Problem details ▸
Will you restate verbatim the lines running from the line with "world = obj.matrix_world.copy()" to the end of the data, leaving out everything else?

Information supplied ▸
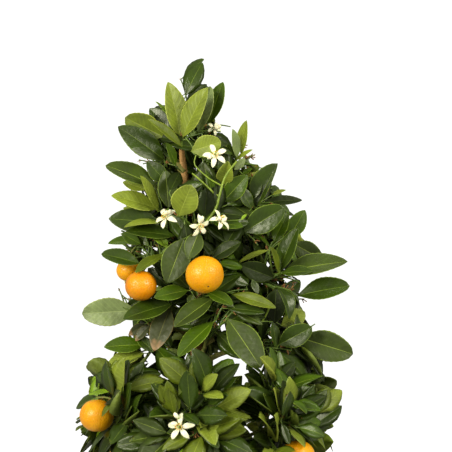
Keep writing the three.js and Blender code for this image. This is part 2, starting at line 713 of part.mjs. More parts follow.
/** Fuses to every mass's wood the leaves that find room, and returns the masses' solids. */
function leafOut(masses, woods, limbs) {
  const grown = [];
  const solids = [...woods];
  const addLeaf = (mass, index, s, k) => {
    const tangle = k < mass.twigs[s].leaves.length ? TANGLE.byHand : TANGLE.byRule;
    for (const l of tries(mass, index, s, k)) {
      addOutline(l);
      if (!hasRoom(l, mass.twigs[s], masses, grown)) continue;
      const piece = leafSolid(l);
      if (!isClear(piece, [...limbs, ...solids.filter((_, i) => i !== index)])) continue;
      const joined = solids[index].add(piece).simplify(SMOOTH);
      if (joined.numTri() - solids[index].numTri() > tangle || !isOneBody(joined)) continue;
      solids[index] = joined;
      grown.push(l);
      return;
    }
  };
  const addLeaves = (first, last) =>
    masses.forEach((mass, index) =>
      mass.twigs.forEach((twig, s) => {
        for (let k = first(twig); k < last(twig); k++) addLeaf(mass, index, s, k);
      }),
    );
  addLeaves(() => 0, (twig) => twig.leaves.length);
  addLeaves((twig) => twig.leaves.length, (twig) => Math.max(FILL.leaves, twig.leaves.length + 3));
  return solids;
}

// ---------------------------------------------------------------- the tree

const COLOURS = {
  clay: new THREE.MeshStandardMaterial({ color: 0xb5694a, roughness: 0.85 }),
  soil: new THREE.MeshStandardMaterial({ color: 0x3b2a1f, roughness: 1.0 }),
  bark: new THREE.MeshStandardMaterial({ color: 0xb08a5c, roughness: 0.8 }),
  foliage: new THREE.MeshStandardMaterial({ color: 0x3f5a22, roughness: 0.5 }),
};

const tree = new THREE.Group();

function addNode(name, geometry, material) {
  const mesh = new THREE.Mesh(geometry, material);
  mesh.name = name;
  tree.add(mesh);
}

addNode("pot", pot(), COLOURS.clay);
addNode("soil", soil(), COLOURS.soil);
addNode("trunk", geometryOf(trunk()), COLOURS.bark);

const trunkRoom = trunk(CLEAR);
const masses = layOut();
const limbs = [trunkRoom];
for (const mass of masses.filter((m) => m.bough)) {
  const shape = bough(mass.bough, trunkRoom);
  limbs.push(shape);
  addNode(`bough_${mass.name}`, geometryOf(shape), COLOURS.bark);
}
const woods = [];
for (const mass of masses) woods.push(woodOf(mass, trunkRoom, [...limbs, ...woods]));
leafOut(masses, woods, limbs).forEach((shape, i) => {
  addNode(masses[i].name, geometryOf(settled(shape)), COLOURS.foliage);
});

export default tree;
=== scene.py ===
"""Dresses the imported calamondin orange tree: bark, leaves, blossom, fruit, soil and a clay pot.

The boughs, twigs and leaves grow by the same rule as the tree's solids, and carry on to finer
shoots within the same reach. Growth is worked out in millimetres, +Z up, with the viewer at -Y.
A finished mesh is in metres.
"""

import json
import logging
import math
from dataclasses import dataclass, field
from enum import Enum
from typing import Callable, Iterable, NamedTuple, Sequence

import bpy
from mathutils import Matrix, Quaternion, Vector, noise
from mathutils.bvhtree import BVHTree
from mathutils.geometry import intersect_point_line

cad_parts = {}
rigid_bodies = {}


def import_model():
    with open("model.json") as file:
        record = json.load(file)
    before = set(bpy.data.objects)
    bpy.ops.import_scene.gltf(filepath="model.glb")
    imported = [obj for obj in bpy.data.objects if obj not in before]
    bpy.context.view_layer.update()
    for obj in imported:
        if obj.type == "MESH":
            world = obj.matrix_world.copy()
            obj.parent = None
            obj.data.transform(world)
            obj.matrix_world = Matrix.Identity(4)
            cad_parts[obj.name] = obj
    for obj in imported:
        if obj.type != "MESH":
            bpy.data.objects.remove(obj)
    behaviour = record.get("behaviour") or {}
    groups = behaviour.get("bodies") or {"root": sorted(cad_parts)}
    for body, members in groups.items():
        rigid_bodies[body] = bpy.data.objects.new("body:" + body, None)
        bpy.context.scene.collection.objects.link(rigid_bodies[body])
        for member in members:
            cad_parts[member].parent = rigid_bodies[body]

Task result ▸
            world = obj.matrix_world.copy()
            obj.parent = None
            obj.data.transform(world)
            obj.matrix_world = Matrix.Identity(4)
            cad_parts[obj.name] = obj
    for obj in imported:
        if obj.type != "MESH":
            bpy.data.objects.remove(obj)
    behaviour = record.get("behaviour") or {}
    groups = behaviour.get("bodies") or {"root": sorted(cad_parts)}
    for body, members in groups.items():
        rigid_bodies[body] = bpy.data.objects.new("body:" + body, None)
        bpy.context.scene.collection.objects.link(rigid_bodies[body])
        for member in members:
            cad_parts[member].parent = rigid_bodies[body]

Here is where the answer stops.